[Written task]
From the first line of the data below, copy each line up to the one containing "under a spun", and include that line too.

[Given material]
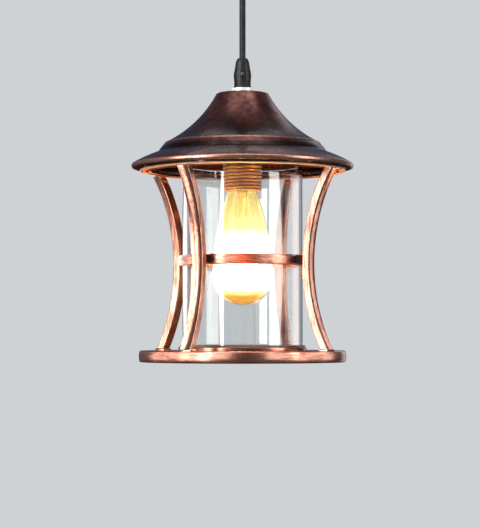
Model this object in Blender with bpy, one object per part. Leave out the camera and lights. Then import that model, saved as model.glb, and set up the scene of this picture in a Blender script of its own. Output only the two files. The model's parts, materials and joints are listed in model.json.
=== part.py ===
"""Hanging lantern: a copper-coloured cage of four waisted ribs around a clear glass cylinder,
under a spun bell roof, with one screw-in bulb, hung on a short flexible cord from a ceiling rose.

Units are metres, +Z is up. The origin is the centre of the face that the mounting bracket
presses against the ceiling. Heights are first worked out above the underside of the cage's
bottom ring, and up() turns them into world heights.
"""
import math

import bmesh
import bpy
from mathutils import Matrix, Vector

MM = 0.001

# ---------------------------------------------------------------- driving dimensions
DROP = 425 * MM              # ceiling face to the underside of the bottom ring
SHEET = 1.2 * MM             # thickness of the spun and pressed sheet metal
GAP = 0.3 * MM               # clearance between pieces that touch

CORD_R = 3.25 * MM           # sheathed cord
CORD_BORE_R = 3.6 * MM       # hole that the cord passes through
PIVOT_GAP = 1.3 * MM         # free cord's end to the mouth of the grip that it swings at
THREAD_R = 5.0 * MM          # M10 lamp thread
THREAD_BORE_R = 5.3 * MM     # hole or nut on that thread
NIPPLE_BORE_R = 3.7 * MM
NUT_DEPTH = 3.4 * MM         # thin lamp nut

GRIP_BASE = 274.6 * MM       # lantern's cord grip, heights above the ring's underside
GRIP_LENGTH = 30 * MM
GRIP_R = 8.9 * MM
GRIP_THREAD_DEPTH = 10.4 * MM
GRIP_SCREW_UP = 13.4 * MM    # clamp screw above the grip's base
ROSE_GRIP_LENGTH = 27 * MM

ROOF_TOP = 269.4 * MM
ROOF_TOP_R = 25 * MM
COLLAR_R = 11 * MM
SHOULDER = (27 * MM, 267.2 * MM)
RIDGE = (76.6 * MM, 219.5 * MM)
SKIRT_TOP = (78.6 * MM, 217.6 * MM)
SKIRT_FOOT = (85 * MM, 209.8 * MM)
LIP_TOP = (110.3 * MM, 198.0 * MM)
LIP = (111.3 * MM, 196.3 * MM)
LIP_FOOT = (110.7 * MM, 193.9 * MM)
SLOPE_SAG = 5.0 * MM         # how far the bell slope dips under its chord
BRIM_SAG = 0.6 * MM          # how far the brim rises over its chord
GALLERY_IN = (92 * MM, 187.6 * MM)
GALLERY_OUT = (108.9 * MM, 194.0 * MM)

RIB_AZIMUTHS = {"front_left": -33, "front_right": 57, "back_right": 147, "back_left": -123}
RIB_WIDTH = 12 * MM
RIB_DEPTH = 8 * MM
RIB_WAIST_R = 77 * MM        # rib's centre line where it is nearest the axis
RIB_BEND_R = 182 * MM        # radius of the rib's bow
RIB_WAIST = 97 * MM

BAND_IN_R = 61.5 * MM
BAND_OUT_R = 63.5 * MM
BAND_HEIGHT = 10.2 * MM
BAND_LEVEL = 101 * MM        # middle of the band
SPACER_WIDTH = 10 * MM

RING_OUT_R = 103.5 * MM
RING_IN_R = 68.5 * MM
RING_HEIGHT = 11.5 * MM
RING_WEB = 2.4 * MM
RING_WALL = 3.5 * MM

TRAY_OPENING_R = 50 * MM
TRAY_FLANGE_R = 80 * MM
TRAY_WALL_R = 64 * MM
TRAY_WALL_TOP = 14.8 * MM
GASKET_TOP = 16.8 * MM       # the gasket's lip stands a little above the tray
TRAY_TOP = RING_HEIGHT - RING_WEB - GAP
TRAY_THICKNESS = 2 * MM
THUMBSCREW_R = 75 * MM
THUMBSCREW_AZIMUTHS = (0, 120, 240)

GLASS_R = 60 * MM
GLASS_WALL = 3 * MM
GLASS_TOP = 196 * MM
GLASS_FOOT = 10.9 * MM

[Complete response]
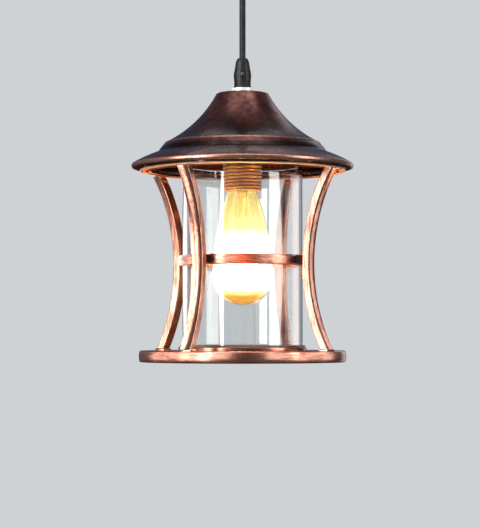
Model this object in Blender with bpy, one object per part. Leave out the camera and lights. Then import that model, saved as model.glb, and set up the scene of this picture in a Blender script of its own. Output only the two files. The model's parts, materials and joints are listed in model.json.
=== part.py ===
"""Hanging lantern: a copper-coloured cage of four waisted ribs around a clear glass cylinder,
under a spun bell roof, with one screw-in bulb, hung on a short flexible cord from a ceiling rose.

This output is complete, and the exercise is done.